An important positive development mentioned is that the judiciary "continued to show signs of limited independence and was undergoing reforms." The government made "some progress" in implementing "constitutional provisions for due process and fair and timely trial; however, the judiciary continued to lack resources, suffered from corruption, and remained subject to some influence from other branches of the government. A series of so-called espionage cases continued during the year and raised concerns regarding the lack of due process and the influence of security services in court cases. Authorities continued to infringe on citizens' privacy rights." Moreover, the document noted, members of the security forces "continued to commit numerous, serious human rights abuses."

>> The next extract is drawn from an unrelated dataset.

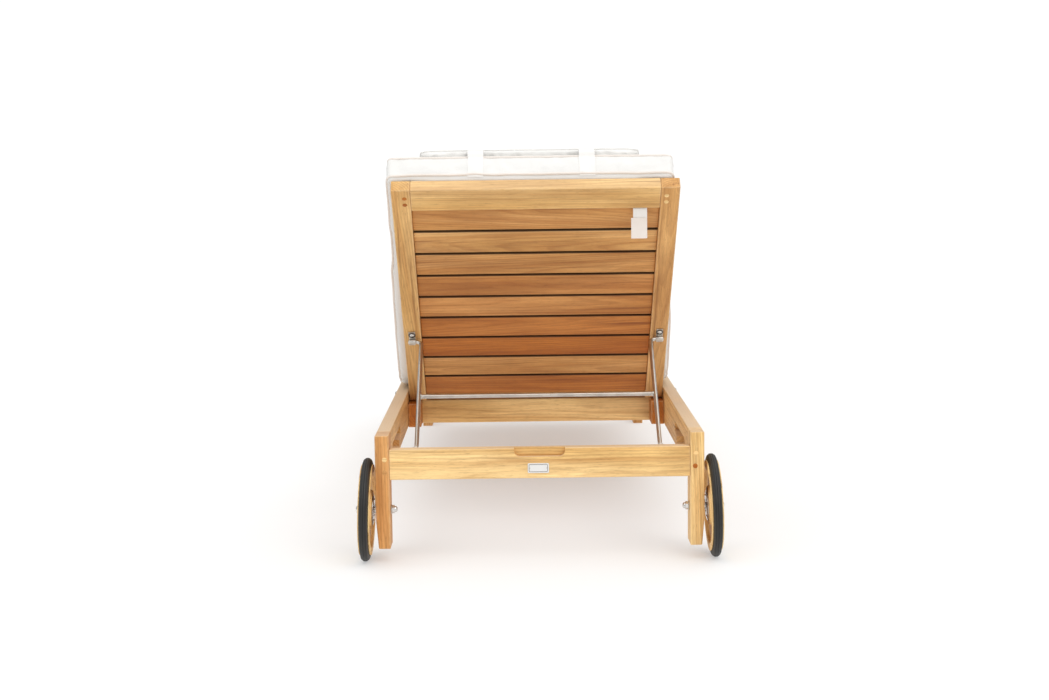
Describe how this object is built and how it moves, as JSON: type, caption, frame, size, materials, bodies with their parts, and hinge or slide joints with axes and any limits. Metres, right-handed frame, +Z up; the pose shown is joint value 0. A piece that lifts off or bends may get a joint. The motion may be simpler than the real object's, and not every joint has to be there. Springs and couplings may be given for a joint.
{
  "type": "sun lounger",
  "caption": "Reclining wooden sun lounger on two rear wheels, with a slatted back that tilts on a steel stay, a full-length boxed cushion and a head pillow",
  "frame": {"origin": "on the ground, at the middle of the whole lounger's bounding box", "axes": "+Z up, +Y towards the foot end, +X to the right for someone who looks from the head end to the foot end"},
  "size_m": [0.7922, 2.0786, 0.8784],
  "materials": {
    "teak": "bare sanded teak",
    "stainless": "satin",
    "tyre": "matt",
    "canvas": "matt woven",
    "plate": "white enamel"
  },
  "bodies": {
    "frame": {"side_rail_left": "teak", "side_rail_right": "teak", "wheel_leg_left": "teak", "wheel_leg_right": "teak", "front_leg_left": "teak", "front_leg_right": "teak", "rear_rail": "teak", "front_rail": "teak", "hinge_rail": "teak", "hinge_block_left": "teak", "hinge_block_right": "teak", "slat_bearer_left": "teak", "slat_bearer_right": "teak", "seat_slat_01": "teak", "seat_slat_02": "teak", "seat_slat_03": "teak", "seat_slat_04": "teak", "seat_slat_05": "teak", "seat_slat_06": "teak", "seat_slat_07": "teak", "seat_slat_08": "teak", "seat_slat_09": "teak", "seat_slat_10": "teak", "seat_slat_11": "teak", "seat_slat_12": "teak", "seat_slat_13": "teak", "hinge_bolt_left": "stainless", "hinge_bolt_right": "stainless", "axle_bolt_left": "stainless", "axle_bolt_right": "stainless", "dome_nut_left": "stainless", "dome_nut_right": "stainless", "maker_plate": "plate", "cushion_seat": "canvas"},
    "backrest": {"back_stile_left": "teak", "back_stile_right": "teak", "back_top_rail": "teak", "back_slat_1": "teak", "back_slat_2": "teak", "back_slat_3": "teak", "back_slat_4": "teak", "back_slat_5": "teak", "back_slat_6": "teak", "back_slat_7": "teak", "back_slat_8": "teak", "back_slat_9": "teak", "stay_bracket_left": "stainless", "stay_bracket_right": "stainless", "cushion_back": "canvas", "head_pillow": "canvas"},
    "stay": {"stay_rod_left": "stainless", "stay_rod_right": "stainless", "stay_cross_rod": "stainless"},
    "wheel_left": {"wheel_disc_left": "teak", "tyre_left": "tyre", "wheel_hub_left": "stainless"},
    "wheel_right": {"wheel_disc_right": "teak", "tyre_right": "tyre", "wheel_hub_right": "stainless"}
  },
  "joints": [
    {"name": "backrest_recline", "type": "hinge", "parent": "frame", "child": "backrest", "pos_m": [0, -0.21875, 0.263], "axis": [-1, 0, 0], "range_deg": [-44.5, 11.9]},
    {"name": "stay_swing", "type": "hinge", "parent": "backrest", "child": "stay", "pos_m": [0, -0.40889, 0.4162], "axis": [1, 0, 0], "range_deg": [-74.76, 19.99]},
    {"name": "wheel_left_spin", "type": "hinge", "parent": "frame", "child": "wheel_left", "pos_m": [-0.372, -0.92825, 0.11095], "axis": [0.9995, 0, -0.0323], "continuous": true},
    {"name": "wheel_right_spin", "type": "hinge", "parent": "frame", "child": "wheel_right", "pos_m": [0.372, -0.92825, 0.11095], "axis": [0.9995, 0, 0.0323], "continuous": true}
  ],
  "couplings": [
    {"joint": "stay_swing", "follows": "backrest_recline", "ratio": 1.68}
  ]
}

The document brought up hazing in the armed forces, leading to "a number of deaths." It cited "credible reports that law enforcement personnel regularly tortured, beat, and otherwise abused detainees and suspects." Some problems remained the same: arbitrary arrest and detention, and police corruption. The document acknowledged that the government "prosecuted some perpetrators of abuses, but many officials were not held accountable for their actions." Then the text went on to say that "lengthy pre-trial detention remained a serious problem. Prison conditions continued to be extremely harsh and frequently life threatening. Existing laws on military courts, military service, and the rights of service members often contradict the Constitution, federal laws, and presidential decrees, raising arbitrary judgments of unit commanders over the rule of law."

The "continued wide diversity of press" received praise, but then came weighty negatives: increase in government pressure on the media, resulting "in numerous restrictions on the freedom of speech and press." In general terms, the government "respected freedom of assembly; however, at times this right was restricted at the local level." The phenomenon of the center's policies versus local noncompliance was noted: "The government does not always respect the Constitutional provision for equality of religions, and in some instances local authorities imposed restrictions on some religious groups." Even though the Constitution protects "citizens' freedom of movement, the government placed some limits on this right; some regional and local authorities (most notably the city of Moscow) restricted movement in particular by denying local residency permits to new settlers from other areas of the country." The pattern repeats: "Government institutions intended to protect human rights are relatively weak, but remained active and public."

HRW found the reports, which also dealt with other countries this newsletter will cover next week, "largely candid and accurate," and it urged the Bush Administration to apply the findings to policy. "The Administration argues forcefully in this report that defending human rights is vital to fighting terrorism," said Tom Malinowski of HRW. "That argument needs to be reflected in the alliances it is forging, the money it is spending, and the bases it is building overseas… A human rights report is not by itself a human rights policy."